### [DATASET]
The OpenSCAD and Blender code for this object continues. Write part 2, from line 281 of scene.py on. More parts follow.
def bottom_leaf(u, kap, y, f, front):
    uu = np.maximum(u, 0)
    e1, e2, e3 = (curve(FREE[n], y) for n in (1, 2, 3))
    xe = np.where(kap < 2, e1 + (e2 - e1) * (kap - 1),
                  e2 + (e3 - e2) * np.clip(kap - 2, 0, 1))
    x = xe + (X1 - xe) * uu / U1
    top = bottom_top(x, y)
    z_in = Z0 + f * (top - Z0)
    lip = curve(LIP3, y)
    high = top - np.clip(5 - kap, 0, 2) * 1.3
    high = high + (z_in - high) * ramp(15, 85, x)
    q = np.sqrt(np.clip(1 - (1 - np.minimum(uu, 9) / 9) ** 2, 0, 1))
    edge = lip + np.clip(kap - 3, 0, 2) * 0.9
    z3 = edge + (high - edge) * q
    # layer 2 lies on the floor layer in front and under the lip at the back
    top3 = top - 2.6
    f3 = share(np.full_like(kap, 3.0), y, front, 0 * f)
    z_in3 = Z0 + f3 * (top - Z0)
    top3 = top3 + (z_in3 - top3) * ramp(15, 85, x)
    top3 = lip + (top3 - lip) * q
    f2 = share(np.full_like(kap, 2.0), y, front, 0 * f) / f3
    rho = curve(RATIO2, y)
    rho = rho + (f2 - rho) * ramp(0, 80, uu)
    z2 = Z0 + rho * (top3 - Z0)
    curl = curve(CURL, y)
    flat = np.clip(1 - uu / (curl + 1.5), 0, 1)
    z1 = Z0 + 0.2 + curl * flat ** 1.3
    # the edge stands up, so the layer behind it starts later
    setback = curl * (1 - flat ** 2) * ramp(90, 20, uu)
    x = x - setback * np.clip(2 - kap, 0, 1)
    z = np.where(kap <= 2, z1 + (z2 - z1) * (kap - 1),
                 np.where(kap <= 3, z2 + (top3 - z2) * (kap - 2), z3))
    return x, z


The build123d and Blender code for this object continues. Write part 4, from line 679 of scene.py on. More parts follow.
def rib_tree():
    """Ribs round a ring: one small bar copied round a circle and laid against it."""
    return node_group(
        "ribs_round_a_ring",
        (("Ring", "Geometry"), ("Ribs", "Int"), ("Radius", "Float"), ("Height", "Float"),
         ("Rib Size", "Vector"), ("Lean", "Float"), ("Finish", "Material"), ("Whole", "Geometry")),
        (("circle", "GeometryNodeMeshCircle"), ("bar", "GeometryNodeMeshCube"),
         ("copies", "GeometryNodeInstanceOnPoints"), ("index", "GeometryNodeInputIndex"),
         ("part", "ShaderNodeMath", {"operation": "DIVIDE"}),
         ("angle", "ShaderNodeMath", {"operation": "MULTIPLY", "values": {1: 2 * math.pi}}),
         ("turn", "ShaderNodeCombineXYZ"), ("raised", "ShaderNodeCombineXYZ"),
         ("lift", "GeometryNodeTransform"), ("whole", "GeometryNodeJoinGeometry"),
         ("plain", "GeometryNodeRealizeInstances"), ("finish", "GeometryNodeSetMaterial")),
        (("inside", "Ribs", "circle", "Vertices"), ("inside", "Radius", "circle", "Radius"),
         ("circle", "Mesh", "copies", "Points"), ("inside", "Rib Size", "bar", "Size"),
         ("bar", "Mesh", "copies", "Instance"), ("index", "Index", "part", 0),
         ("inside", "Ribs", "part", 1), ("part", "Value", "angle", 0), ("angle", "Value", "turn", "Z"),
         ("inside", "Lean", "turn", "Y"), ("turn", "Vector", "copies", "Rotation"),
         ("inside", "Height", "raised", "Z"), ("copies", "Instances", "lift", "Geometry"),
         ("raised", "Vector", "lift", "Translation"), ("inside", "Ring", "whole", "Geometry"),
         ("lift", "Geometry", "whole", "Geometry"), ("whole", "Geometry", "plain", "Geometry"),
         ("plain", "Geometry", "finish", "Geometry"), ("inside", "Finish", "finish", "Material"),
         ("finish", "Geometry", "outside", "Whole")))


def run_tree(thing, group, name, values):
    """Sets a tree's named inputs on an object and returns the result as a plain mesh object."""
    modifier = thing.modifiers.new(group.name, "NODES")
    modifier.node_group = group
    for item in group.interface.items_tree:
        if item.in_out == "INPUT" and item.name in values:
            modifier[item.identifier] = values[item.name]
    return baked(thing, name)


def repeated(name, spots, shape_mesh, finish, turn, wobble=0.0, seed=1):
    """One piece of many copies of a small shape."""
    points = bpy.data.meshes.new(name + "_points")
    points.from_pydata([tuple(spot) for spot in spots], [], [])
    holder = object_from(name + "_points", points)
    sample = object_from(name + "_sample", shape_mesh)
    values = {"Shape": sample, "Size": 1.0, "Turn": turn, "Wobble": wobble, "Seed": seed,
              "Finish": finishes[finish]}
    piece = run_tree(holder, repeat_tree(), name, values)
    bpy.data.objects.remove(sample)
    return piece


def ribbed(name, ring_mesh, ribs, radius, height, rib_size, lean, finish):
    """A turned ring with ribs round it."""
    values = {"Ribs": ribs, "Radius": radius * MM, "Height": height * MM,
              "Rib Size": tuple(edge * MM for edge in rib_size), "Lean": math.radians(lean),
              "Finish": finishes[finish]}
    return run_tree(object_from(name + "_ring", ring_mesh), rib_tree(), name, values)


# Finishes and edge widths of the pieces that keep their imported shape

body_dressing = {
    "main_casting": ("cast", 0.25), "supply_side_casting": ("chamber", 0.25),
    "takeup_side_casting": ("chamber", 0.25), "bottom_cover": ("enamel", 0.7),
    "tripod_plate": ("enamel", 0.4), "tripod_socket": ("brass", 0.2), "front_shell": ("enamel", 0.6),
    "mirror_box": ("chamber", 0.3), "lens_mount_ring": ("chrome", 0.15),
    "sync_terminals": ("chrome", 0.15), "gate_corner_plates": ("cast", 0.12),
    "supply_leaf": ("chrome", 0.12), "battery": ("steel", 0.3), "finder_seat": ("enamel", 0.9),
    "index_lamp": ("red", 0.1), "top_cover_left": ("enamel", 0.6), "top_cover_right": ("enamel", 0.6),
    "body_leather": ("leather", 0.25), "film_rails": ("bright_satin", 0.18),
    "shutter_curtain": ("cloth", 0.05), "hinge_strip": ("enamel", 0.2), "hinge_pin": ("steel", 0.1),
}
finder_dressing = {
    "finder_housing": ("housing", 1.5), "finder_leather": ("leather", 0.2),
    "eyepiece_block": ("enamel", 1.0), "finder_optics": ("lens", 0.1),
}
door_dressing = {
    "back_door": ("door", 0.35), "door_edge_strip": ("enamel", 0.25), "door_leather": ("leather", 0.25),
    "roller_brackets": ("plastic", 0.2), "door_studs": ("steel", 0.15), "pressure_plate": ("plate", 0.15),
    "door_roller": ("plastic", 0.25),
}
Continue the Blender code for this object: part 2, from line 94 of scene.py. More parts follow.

### [TASK STATEMENT]
Type out the material again exactly as presented.

### [TASK SOLUTION]
The OpenSCAD and Blender code for this object continues. Write part 2, from line 281 of scene.py on. More parts follow.
def bottom_leaf(u, kap, y, f, front):
    uu = np.maximum(u, 0)
    e1, e2, e3 = (curve(FREE[n], y) for n in (1, 2, 3))
    xe = np.where(kap < 2, e1 + (e2 - e1) * (kap - 1),
                  e2 + (e3 - e2) * np.clip(kap - 2, 0, 1))
    x = xe + (X1 - xe) * uu / U1
    top = bottom_top(x, y)
    z_in = Z0 + f * (top - Z0)
    lip = curve(LIP3, y)
    high = top - np.clip(5 - kap, 0, 2) * 1.3
    high = high + (z_in - high) * ramp(15, 85, x)
    q = np.sqrt(np.clip(1 - (1 - np.minimum(uu, 9) / 9) ** 2, 0, 1))
    edge = lip + np.clip(kap - 3, 0, 2) * 0.9
    z3 = edge + (high - edge) * q
    # layer 2 lies on the floor layer in front and under the lip at the back
    top3 = top - 2.6
    f3 = share(np.full_like(kap, 3.0), y, front, 0 * f)
    z_in3 = Z0 + f3 * (top - Z0)
    top3 = top3 + (z_in3 - top3) * ramp(15, 85, x)
    top3 = lip + (top3 - lip) * q
    f2 = share(np.full_like(kap, 2.0), y, front, 0 * f) / f3
    rho = curve(RATIO2, y)
    rho = rho + (f2 - rho) * ramp(0, 80, uu)
    z2 = Z0 + rho * (top3 - Z0)
    curl = curve(CURL, y)
    flat = np.clip(1 - uu / (curl + 1.5), 0, 1)
    z1 = Z0 + 0.2 + curl * flat ** 1.3
    # the edge stands up, so the layer behind it starts later
    setback = curl * (1 - flat ** 2) * ramp(90, 20, uu)
    x = x - setback * np.clip(2 - kap, 0, 1)
    z = np.where(kap <= 2, z1 + (z2 - z1) * (kap - 1),
                 np.where(kap <= 3, z2 + (top3 - z2) * (kap - 2), z3))
    return x, z


The build123d and Blender code for this object continues. Write part 4, from line 679 of scene.py on. More parts follow.
def rib_tree():
    """Ribs round a ring: one small bar copied round a circle and laid against it."""
    return node_group(
        "ribs_round_a_ring",
        (("Ring", "Geometry"), ("Ribs", "Int"), ("Radius", "Float"), ("Height", "Float"),
         ("Rib Size", "Vector"), ("Lean", "Float"), ("Finish", "Material"), ("Whole", "Geometry")),
        (("circle", "GeometryNodeMeshCircle"), ("bar", "GeometryNodeMeshCube"),
         ("copies", "GeometryNodeInstanceOnPoints"), ("index", "GeometryNodeInputIndex"),
         ("part", "ShaderNodeMath", {"operation": "DIVIDE"}),
         ("angle", "ShaderNodeMath", {"operation": "MULTIPLY", "values": {1: 2 * math.pi}}),
         ("turn", "ShaderNodeCombineXYZ"), ("raised", "ShaderNodeCombineXYZ"),
         ("lift", "GeometryNodeTransform"), ("whole", "GeometryNodeJoinGeometry"),
         ("plain", "GeometryNodeRealizeInstances"), ("finish", "GeometryNodeSetMaterial")),
        (("inside", "Ribs", "circle", "Vertices"), ("inside", "Radius", "circle", "Radius"),
         ("circle", "Mesh", "copies", "Points"), ("inside", "Rib Size", "bar", "Size"),
         ("bar", "Mesh", "copies", "Instance"), ("index", "Index", "part", 0),
         ("inside", "Ribs", "part", 1), ("part", "Value", "angle", 0), ("angle", "Value", "turn", "Z"),
         ("inside", "Lean", "turn", "Y"), ("turn", "Vector", "copies", "Rotation"),
         ("inside", "Height", "raised", "Z"), ("copies", "Instances", "lift", "Geometry"),
         ("raised", "Vector", "lift", "Translation"), ("inside", "Ring", "whole", "Geometry"),
         ("lift", "Geometry", "whole", "Geometry"), ("whole", "Geometry", "plain", "Geometry"),
         ("plain", "Geometry", "finish", "Geometry"), ("inside", "Finish", "finish", "Material"),
         ("finish", "Geometry", "outside", "Whole")))


def run_tree(thing, group, name, values):
    """Sets a tree's named inputs on an object and returns the result as a plain mesh object."""
    modifier = thing.modifiers.new(group.name, "NODES")
    modifier.node_group = group
    for item in group.interface.items_tree:
        if item.in_out == "INPUT" and item.name in values:
            modifier[item.identifier] = values[item.name]
    return baked(thing, name)


def repeated(name, spots, shape_mesh, finish, turn, wobble=0.0, seed=1):
    """One piece of many copies of a small shape."""
    points = bpy.data.meshes.new(name + "_points")
    points.from_pydata([tuple(spot) for spot in spots], [], [])
    holder = object_from(name + "_points", points)
    sample = object_from(name + "_sample", shape_mesh)
    values = {"Shape": sample, "Size": 1.0, "Turn": turn, "Wobble": wobble, "Seed": seed,
              "Finish": finishes[finish]}
    piece = run_tree(holder, repeat_tree(), name, values)
    bpy.data.objects.remove(sample)
    return piece


def ribbed(name, ring_mesh, ribs, radius, height, rib_size, lean, finish):
    """A turned ring with ribs round it."""
    values = {"Ribs": ribs, "Radius": radius * MM, "Height": height * MM,
              "Rib Size": tuple(edge * MM for edge in rib_size), "Lean": math.radians(lean),
              "Finish": finishes[finish]}
    return run_tree(object_from(name + "_ring", ring_mesh), rib_tree(), name, values)


# Finishes and edge widths of the pieces that keep their imported shape

body_dressing = {
    "main_casting": ("cast", 0.25), "supply_side_casting": ("chamber", 0.25),
    "takeup_side_casting": ("chamber", 0.25), "bottom_cover": ("enamel", 0.7),
    "tripod_plate": ("enamel", 0.4), "tripod_socket": ("brass", 0.2), "front_shell": ("enamel", 0.6),
    "mirror_box": ("chamber", 0.3), "lens_mount_ring": ("chrome", 0.15),
    "sync_terminals": ("chrome", 0.15), "gate_corner_plates": ("cast", 0.12),
    "supply_leaf": ("chrome", 0.12), "battery": ("steel", 0.3), "finder_seat": ("enamel", 0.9),
    "index_lamp": ("red", 0.1), "top_cover_left": ("enamel", 0.6), "top_cover_right": ("enamel", 0.6),
    "body_leather": ("leather", 0.25), "film_rails": ("bright_satin", 0.18),
    "shutter_curtain": ("cloth", 0.05), "hinge_strip": ("enamel", 0.2), "hinge_pin": ("steel", 0.1),
}
finder_dressing = {
    "finder_housing": ("housing", 1.5), "finder_leather": ("leather", 0.2),
    "eyepiece_block": ("enamel", 1.0), "finder_optics": ("lens", 0.1),
}
door_dressing = {
    "back_door": ("door", 0.35), "door_edge_strip": ("enamel", 0.25), "door_leather": ("leather", 0.25),
    "roller_brackets": ("plastic", 0.2), "door_studs": ("steel", 0.15), "pressure_plate": ("plate", 0.15),
    "door_roller": ("plastic", 0.25),
}
Continue the Blender code for this object: part 2, from line 94 of scene.py. More parts follow.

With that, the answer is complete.